# START OF RECORDED DATA

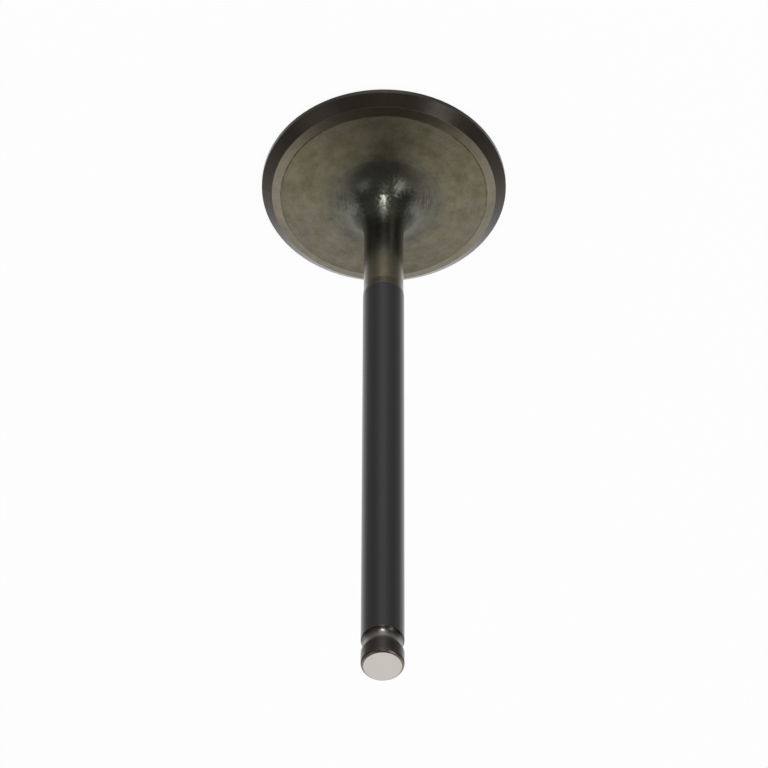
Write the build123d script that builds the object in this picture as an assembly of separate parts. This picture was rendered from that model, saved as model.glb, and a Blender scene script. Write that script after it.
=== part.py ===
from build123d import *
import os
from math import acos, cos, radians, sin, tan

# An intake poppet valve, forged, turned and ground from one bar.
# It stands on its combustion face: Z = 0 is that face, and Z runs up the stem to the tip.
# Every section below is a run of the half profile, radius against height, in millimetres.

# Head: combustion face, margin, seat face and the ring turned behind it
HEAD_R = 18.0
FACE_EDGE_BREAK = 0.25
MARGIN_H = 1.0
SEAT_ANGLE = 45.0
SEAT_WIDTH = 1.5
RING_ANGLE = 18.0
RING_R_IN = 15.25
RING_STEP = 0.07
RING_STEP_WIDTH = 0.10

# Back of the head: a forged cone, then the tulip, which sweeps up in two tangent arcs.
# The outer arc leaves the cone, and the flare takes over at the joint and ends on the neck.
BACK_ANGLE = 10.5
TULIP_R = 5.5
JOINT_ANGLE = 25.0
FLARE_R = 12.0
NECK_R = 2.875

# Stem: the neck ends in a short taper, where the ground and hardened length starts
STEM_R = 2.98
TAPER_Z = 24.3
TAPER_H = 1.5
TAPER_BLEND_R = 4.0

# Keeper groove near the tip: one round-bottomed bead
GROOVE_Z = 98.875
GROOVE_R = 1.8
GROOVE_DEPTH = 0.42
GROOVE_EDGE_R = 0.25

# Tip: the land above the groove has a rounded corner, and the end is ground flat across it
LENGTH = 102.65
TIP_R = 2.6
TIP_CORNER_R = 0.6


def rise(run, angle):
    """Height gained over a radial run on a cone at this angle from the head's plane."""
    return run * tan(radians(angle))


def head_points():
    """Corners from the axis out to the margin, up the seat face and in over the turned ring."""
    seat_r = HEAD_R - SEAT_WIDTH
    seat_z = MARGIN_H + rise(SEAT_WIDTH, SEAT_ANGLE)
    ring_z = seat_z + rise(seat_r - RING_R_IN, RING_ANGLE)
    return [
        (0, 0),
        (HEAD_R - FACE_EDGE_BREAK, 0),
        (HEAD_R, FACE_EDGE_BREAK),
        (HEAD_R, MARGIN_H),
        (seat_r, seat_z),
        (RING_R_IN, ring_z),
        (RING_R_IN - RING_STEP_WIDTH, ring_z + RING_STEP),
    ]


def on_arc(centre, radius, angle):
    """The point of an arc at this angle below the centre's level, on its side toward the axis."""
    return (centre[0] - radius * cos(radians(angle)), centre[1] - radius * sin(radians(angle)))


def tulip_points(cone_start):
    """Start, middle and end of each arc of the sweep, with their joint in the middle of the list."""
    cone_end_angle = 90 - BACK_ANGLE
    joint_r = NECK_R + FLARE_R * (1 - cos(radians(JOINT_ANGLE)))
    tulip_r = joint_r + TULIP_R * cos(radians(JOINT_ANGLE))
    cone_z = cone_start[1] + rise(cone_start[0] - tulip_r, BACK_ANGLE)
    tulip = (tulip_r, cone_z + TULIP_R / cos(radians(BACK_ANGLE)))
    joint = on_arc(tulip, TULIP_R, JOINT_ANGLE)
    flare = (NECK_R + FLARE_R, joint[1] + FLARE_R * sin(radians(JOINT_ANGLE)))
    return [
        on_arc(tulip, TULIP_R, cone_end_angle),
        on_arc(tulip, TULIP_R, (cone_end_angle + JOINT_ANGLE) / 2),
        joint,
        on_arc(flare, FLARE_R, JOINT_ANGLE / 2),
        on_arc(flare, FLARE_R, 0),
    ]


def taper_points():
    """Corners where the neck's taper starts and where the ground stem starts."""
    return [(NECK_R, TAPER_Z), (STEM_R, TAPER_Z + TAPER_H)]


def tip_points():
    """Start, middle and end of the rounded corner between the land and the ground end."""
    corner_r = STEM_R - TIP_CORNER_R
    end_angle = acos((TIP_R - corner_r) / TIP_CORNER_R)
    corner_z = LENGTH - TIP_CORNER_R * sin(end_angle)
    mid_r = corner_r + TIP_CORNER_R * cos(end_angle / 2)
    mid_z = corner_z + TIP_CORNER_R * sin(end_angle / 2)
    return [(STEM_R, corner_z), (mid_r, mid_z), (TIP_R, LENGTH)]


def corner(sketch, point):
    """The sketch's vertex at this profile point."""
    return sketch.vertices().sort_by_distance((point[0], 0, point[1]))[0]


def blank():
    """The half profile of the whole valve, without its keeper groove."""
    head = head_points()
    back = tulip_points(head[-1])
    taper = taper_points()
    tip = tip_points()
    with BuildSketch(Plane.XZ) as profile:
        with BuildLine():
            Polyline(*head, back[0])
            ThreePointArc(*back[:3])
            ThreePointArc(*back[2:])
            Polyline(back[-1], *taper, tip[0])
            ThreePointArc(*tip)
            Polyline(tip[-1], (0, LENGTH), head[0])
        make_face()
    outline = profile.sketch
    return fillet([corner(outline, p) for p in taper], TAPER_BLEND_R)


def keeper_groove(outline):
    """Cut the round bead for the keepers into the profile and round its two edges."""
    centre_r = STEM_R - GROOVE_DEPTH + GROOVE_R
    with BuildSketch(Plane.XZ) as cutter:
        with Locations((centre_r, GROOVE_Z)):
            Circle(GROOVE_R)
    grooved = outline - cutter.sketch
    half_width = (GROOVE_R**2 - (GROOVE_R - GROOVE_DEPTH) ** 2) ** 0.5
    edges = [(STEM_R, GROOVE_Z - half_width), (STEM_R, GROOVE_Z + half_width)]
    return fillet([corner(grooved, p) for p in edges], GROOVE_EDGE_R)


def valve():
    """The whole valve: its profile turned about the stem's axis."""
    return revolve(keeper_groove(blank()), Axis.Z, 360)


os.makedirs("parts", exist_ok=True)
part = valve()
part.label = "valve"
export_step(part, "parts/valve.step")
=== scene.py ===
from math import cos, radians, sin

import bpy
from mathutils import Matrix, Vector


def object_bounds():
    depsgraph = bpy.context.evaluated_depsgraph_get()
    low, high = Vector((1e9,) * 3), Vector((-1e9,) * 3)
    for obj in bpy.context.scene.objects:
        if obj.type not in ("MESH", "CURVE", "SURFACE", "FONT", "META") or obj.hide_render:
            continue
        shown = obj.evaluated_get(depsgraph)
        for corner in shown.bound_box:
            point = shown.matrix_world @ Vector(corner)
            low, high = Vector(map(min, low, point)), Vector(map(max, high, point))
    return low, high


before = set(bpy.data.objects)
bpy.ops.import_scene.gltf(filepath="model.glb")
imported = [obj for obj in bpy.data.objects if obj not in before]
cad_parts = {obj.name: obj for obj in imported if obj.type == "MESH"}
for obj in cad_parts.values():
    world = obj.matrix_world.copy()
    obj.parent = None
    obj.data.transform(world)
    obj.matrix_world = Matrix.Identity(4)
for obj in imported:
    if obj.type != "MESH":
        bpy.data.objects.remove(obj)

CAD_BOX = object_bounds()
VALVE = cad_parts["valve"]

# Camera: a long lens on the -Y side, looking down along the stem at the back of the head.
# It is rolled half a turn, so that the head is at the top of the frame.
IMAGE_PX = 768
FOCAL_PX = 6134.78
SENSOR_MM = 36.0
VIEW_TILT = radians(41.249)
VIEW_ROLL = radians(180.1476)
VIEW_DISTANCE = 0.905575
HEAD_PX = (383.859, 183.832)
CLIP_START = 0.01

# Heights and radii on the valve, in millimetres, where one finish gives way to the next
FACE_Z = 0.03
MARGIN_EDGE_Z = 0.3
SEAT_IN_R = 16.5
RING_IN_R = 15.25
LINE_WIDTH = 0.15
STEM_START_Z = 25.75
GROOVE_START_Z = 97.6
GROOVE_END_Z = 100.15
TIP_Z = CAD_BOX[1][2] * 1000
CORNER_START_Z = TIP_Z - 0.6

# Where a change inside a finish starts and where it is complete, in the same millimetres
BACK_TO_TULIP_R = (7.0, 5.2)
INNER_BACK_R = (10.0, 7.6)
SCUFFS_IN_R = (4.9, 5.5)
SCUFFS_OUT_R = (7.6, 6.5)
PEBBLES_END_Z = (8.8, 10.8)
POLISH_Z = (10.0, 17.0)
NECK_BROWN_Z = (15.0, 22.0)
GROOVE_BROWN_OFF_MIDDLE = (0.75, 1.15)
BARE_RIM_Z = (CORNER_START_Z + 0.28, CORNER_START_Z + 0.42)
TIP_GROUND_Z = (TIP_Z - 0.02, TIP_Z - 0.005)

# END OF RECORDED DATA

TASK: Where a line in the material above holds "imported", copy that line.

ANSWER TO THE TASK:
imported = [obj for obj in bpy.data.objects if obj not in before]
cad_parts = {obj.name: obj for obj in imported if obj.type == "MESH"}
for obj in imported:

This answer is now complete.